Winship's phase 1 unit goes a long way toward gaining knowledge about whether certain therapeutic agents will be well tolerated. While researchers and clinicians are careful in using the word "cure," they all hope that the drugs being studied in phase 1 will lead to advances.
"We're looking for successful signals that will translate to a broader community of patients and clinicians," says Harvey.
Patients who decide to participate are brave, he notes, and the staff in the phase 1 unit do everything they can to support these pioneers.
"We all get excited when they get good scans, and we're there for them when they don't get good ones," says Emory nurse Claudia Giddings, one of four full-time nurses in the unit. "We're together. We're a team. We're here to celebrate more birthdays."
Patient Martha Byrd of Canton, Ga., says that she chose to participate in a phase 1 trial to do just that—to celebrate more birthdays, not only her own but her grandchildren's too. Originally diagnosed with breast cancer, Byrd learned in further scans that she also had unrelated pancreatic cancer. The breast tumor responded to chemotherapy, but the cancer in her pancreas did not.

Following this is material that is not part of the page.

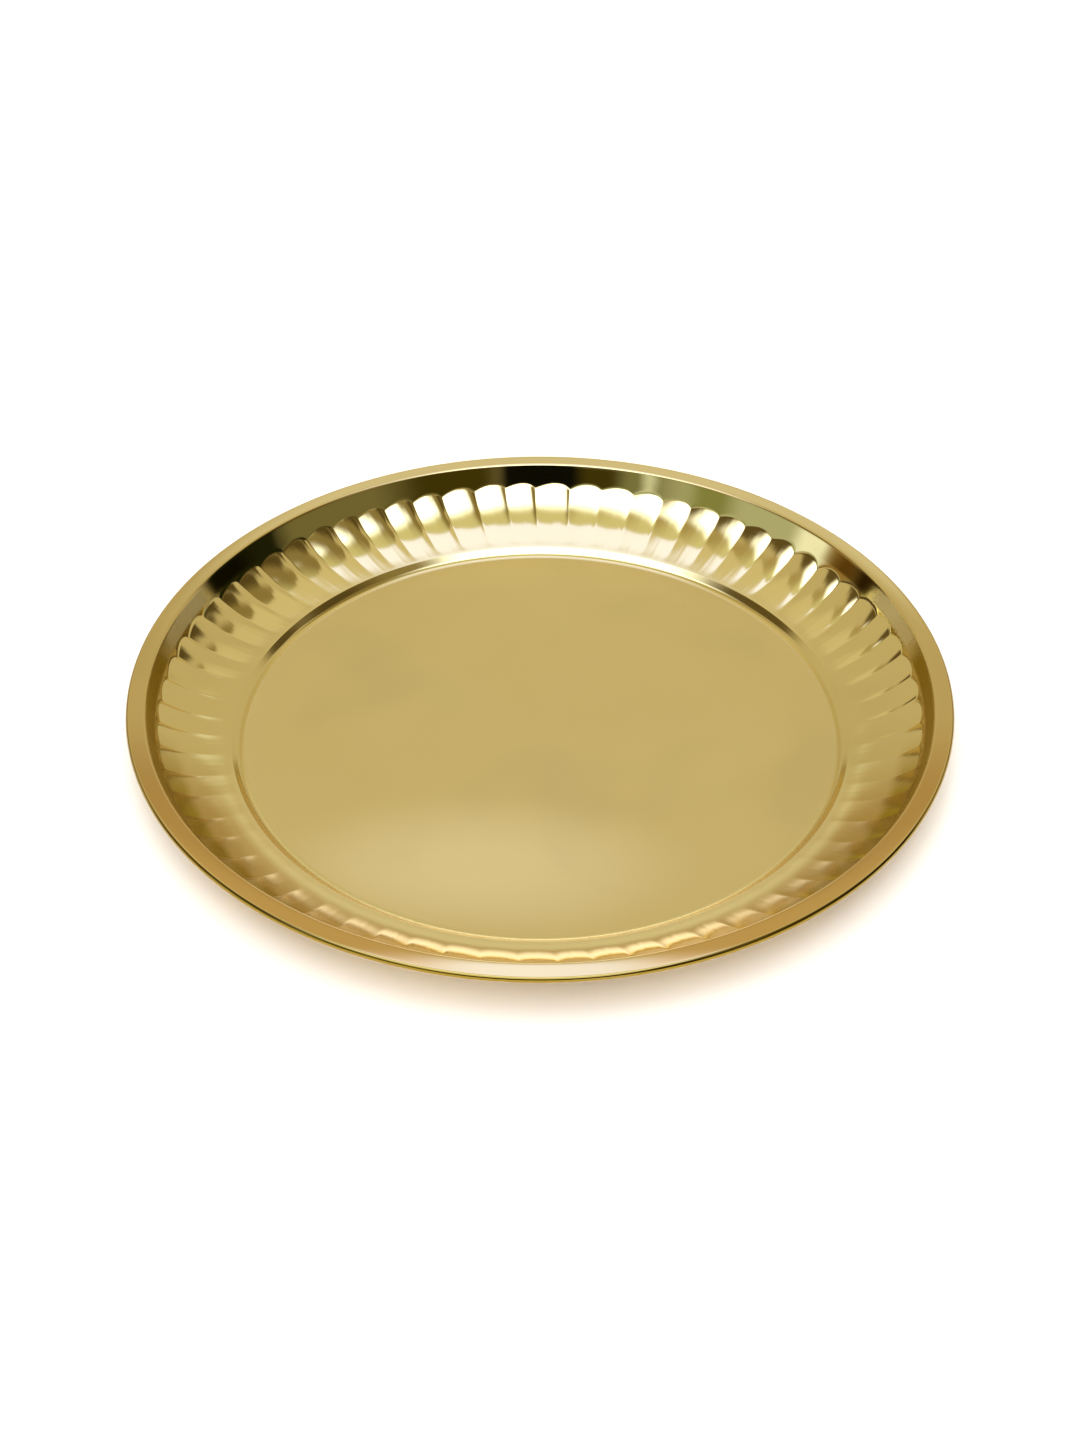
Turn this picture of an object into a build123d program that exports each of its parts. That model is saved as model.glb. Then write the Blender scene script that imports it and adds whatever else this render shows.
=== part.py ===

Byrd pondered enrolling in the phase 1 study for some time. "I am the type of person who will get a prescription and read the side effects and say ‘no,'" she says. There was another big concern—her job. Byrd needs to work 30 hours a week to maintain her insurance, and she worried about the side effects. Determined, she has worked out a way to keep her job and still receive treatment, with her boss allowing her to work from home on Wednesdays when side effects tend to be hardest for her to handle.
The thought of living to see her grandchildren graduate from high school inspired her, she says. "I've always had a lot of faith in my doctors," she says. "The people here are just incredible. They answer all our questions, and they take such good care of us."
The physicians and nurses conducting the phase 1 trials wouldn't consider doing anything less. They view their patients as heroic and take their own roles very seriously. "It's a tremendous responsibility," says Ramalingam, and Kaugh adds, "everyone here realizes that."
Giddings says that the patients inspire her to give her best every day. "They're resilient," she says. "I figure if they're that resilient, we're going to be there for them however we can."
Harvey, too, credits the patients for what they have taught him about courage and their experiences on the various drugs.
"I'm most grateful to them for the learning I've been able to do," Harvey says. "Without them, we're lost in the wilderness."